Your task » Check each line of the listing for the string "finishes", then state how many lines have it. Only the number is wanted.
=====
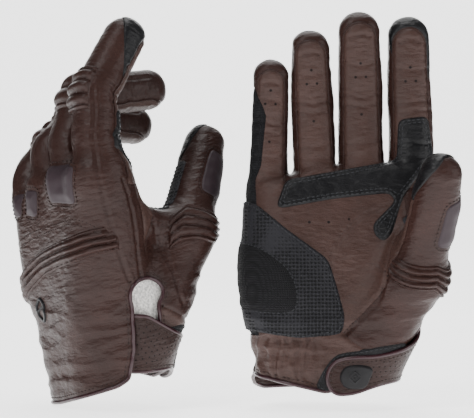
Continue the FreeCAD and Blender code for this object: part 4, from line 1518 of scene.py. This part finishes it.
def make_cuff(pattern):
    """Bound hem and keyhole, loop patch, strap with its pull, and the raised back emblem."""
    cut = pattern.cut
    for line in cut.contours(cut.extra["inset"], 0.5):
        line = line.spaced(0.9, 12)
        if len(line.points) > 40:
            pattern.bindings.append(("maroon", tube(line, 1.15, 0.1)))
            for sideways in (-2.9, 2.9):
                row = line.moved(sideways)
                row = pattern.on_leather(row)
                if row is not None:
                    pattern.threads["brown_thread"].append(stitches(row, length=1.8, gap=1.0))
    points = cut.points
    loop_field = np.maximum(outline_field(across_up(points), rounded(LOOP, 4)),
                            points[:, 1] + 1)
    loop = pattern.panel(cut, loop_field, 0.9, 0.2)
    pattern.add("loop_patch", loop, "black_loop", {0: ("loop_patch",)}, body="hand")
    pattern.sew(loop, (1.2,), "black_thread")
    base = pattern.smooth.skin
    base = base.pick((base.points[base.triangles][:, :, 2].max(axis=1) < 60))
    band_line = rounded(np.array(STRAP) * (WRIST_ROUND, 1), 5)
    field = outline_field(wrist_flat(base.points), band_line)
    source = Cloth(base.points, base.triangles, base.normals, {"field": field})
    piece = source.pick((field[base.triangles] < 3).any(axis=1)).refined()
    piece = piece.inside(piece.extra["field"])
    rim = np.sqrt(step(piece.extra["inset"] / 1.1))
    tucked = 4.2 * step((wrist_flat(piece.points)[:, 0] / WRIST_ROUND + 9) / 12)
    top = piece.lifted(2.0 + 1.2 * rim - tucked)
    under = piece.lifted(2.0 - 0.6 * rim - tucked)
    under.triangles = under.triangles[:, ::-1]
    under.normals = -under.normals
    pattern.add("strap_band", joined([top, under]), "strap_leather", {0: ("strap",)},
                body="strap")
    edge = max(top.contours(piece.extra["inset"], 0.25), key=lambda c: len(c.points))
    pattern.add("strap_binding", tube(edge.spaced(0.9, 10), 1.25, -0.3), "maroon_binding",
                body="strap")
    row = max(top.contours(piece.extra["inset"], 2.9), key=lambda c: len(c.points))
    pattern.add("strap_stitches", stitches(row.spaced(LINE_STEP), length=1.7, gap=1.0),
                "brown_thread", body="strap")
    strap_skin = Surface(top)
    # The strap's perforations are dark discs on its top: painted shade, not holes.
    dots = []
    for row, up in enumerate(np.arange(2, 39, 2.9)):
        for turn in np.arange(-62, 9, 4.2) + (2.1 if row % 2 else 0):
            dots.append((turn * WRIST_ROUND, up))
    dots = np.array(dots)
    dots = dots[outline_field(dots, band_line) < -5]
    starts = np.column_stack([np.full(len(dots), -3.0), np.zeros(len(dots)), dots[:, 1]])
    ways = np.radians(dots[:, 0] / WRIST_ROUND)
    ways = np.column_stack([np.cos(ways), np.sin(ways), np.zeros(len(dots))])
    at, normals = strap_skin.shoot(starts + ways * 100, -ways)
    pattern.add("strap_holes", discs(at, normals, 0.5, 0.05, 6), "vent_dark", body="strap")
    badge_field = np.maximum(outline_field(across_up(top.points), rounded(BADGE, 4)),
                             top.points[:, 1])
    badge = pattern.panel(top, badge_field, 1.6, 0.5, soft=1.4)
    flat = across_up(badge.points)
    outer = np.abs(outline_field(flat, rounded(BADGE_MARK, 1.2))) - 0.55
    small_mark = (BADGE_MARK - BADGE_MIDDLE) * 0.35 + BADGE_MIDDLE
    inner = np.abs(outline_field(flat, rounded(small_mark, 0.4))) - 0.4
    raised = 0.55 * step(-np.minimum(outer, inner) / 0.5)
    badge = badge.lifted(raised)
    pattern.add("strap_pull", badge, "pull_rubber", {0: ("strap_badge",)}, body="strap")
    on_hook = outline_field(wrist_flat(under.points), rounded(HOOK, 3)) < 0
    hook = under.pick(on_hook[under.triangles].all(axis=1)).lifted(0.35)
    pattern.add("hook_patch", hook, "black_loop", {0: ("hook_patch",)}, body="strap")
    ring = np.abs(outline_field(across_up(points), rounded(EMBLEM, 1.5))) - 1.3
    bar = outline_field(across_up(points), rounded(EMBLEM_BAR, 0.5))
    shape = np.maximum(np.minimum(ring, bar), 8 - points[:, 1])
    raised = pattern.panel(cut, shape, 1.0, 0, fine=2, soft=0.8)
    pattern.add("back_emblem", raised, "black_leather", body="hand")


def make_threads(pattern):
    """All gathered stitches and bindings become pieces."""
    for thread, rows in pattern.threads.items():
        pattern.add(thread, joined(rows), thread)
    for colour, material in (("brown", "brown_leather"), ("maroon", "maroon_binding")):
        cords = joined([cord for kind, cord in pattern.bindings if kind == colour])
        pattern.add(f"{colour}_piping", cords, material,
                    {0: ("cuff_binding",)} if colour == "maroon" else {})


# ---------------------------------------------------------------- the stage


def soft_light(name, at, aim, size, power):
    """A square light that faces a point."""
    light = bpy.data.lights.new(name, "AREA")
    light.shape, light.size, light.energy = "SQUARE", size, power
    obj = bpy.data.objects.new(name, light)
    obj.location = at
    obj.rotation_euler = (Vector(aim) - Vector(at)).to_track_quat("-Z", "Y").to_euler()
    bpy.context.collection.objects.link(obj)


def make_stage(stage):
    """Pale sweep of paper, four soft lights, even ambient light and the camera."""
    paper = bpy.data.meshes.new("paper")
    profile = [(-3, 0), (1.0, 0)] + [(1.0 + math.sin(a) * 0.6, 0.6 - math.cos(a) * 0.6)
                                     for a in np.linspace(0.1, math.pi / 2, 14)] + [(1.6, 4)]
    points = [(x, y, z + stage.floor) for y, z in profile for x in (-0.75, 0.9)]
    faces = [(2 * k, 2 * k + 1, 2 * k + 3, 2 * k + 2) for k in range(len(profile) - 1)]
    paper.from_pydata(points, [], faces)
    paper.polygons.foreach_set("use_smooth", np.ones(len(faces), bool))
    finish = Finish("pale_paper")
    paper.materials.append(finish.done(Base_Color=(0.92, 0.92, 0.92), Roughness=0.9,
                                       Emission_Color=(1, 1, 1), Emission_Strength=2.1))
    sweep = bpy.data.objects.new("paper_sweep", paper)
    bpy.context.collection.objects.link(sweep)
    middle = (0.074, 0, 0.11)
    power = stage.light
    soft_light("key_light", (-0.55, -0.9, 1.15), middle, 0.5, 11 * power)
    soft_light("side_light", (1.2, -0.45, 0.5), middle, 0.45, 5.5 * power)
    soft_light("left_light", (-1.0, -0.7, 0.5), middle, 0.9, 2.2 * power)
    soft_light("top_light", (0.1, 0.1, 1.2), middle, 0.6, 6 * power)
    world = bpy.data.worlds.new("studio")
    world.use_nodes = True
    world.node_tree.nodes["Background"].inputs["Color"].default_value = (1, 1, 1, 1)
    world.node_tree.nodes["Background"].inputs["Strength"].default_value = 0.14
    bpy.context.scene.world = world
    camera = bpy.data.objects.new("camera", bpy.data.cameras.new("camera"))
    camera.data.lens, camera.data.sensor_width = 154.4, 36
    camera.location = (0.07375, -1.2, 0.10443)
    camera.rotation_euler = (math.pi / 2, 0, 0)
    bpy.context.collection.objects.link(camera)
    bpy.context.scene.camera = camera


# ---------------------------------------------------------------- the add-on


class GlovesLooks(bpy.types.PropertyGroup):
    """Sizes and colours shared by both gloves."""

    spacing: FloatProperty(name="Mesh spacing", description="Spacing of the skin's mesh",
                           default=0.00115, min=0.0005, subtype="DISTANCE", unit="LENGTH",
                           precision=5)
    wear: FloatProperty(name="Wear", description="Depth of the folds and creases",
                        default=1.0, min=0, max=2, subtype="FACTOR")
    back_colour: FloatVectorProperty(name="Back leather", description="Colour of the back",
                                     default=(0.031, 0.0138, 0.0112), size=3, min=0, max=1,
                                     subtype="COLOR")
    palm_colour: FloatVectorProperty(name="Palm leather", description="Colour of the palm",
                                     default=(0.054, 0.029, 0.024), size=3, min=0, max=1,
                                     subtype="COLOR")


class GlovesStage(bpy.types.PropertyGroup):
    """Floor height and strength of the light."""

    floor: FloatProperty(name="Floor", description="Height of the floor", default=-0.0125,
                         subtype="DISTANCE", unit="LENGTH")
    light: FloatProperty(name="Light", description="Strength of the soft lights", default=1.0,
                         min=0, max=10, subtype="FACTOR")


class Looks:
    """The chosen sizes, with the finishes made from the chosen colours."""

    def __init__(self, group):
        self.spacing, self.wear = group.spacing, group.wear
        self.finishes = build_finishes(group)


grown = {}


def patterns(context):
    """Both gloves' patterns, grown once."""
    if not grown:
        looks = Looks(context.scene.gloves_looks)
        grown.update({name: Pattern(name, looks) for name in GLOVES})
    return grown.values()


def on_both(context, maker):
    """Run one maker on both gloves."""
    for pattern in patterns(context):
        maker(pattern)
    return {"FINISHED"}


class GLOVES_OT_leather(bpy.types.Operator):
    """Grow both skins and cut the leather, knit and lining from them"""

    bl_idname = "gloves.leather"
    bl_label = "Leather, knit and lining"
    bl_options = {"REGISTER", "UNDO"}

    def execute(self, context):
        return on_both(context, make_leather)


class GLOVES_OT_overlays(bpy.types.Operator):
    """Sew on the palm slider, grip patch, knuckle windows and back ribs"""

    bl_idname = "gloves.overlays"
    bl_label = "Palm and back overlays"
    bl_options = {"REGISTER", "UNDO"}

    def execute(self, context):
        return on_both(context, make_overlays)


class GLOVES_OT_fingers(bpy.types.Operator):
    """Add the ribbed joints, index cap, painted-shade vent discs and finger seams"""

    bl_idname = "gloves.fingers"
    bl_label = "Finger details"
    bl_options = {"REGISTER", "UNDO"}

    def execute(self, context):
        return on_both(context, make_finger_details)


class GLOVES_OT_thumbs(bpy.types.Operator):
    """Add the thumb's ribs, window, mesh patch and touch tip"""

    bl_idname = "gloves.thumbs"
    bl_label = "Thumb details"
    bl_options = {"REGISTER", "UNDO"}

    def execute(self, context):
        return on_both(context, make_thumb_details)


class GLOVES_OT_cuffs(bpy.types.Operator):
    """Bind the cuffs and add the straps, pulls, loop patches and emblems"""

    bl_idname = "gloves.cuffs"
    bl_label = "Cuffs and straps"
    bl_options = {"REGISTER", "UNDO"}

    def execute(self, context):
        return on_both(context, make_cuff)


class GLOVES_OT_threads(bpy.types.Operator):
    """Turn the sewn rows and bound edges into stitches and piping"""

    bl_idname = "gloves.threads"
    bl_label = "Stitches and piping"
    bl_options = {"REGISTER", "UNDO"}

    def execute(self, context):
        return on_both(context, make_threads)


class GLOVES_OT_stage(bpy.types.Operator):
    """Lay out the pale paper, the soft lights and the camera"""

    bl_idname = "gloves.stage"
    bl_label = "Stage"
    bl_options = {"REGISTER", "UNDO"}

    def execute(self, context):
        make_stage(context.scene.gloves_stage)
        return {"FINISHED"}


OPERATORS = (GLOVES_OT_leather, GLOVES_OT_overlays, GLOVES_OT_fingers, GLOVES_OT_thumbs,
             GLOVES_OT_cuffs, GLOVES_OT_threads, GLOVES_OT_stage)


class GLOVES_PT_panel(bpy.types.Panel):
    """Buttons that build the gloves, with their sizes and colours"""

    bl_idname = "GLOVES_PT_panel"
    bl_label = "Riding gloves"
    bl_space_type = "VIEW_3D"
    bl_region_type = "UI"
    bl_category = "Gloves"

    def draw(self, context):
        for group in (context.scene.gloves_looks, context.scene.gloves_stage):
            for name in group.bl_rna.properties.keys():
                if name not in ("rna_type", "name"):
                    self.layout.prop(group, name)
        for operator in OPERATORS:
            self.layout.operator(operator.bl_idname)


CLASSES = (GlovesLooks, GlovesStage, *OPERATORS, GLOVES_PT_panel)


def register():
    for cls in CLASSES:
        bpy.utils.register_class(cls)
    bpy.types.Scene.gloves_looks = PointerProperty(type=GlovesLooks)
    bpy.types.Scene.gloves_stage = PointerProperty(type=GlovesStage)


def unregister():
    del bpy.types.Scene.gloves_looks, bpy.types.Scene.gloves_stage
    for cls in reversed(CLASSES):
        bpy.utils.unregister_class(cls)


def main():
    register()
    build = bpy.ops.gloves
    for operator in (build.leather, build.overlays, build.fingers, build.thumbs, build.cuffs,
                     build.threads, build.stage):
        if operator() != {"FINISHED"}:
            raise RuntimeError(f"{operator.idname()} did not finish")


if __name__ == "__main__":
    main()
=====
Written response » 3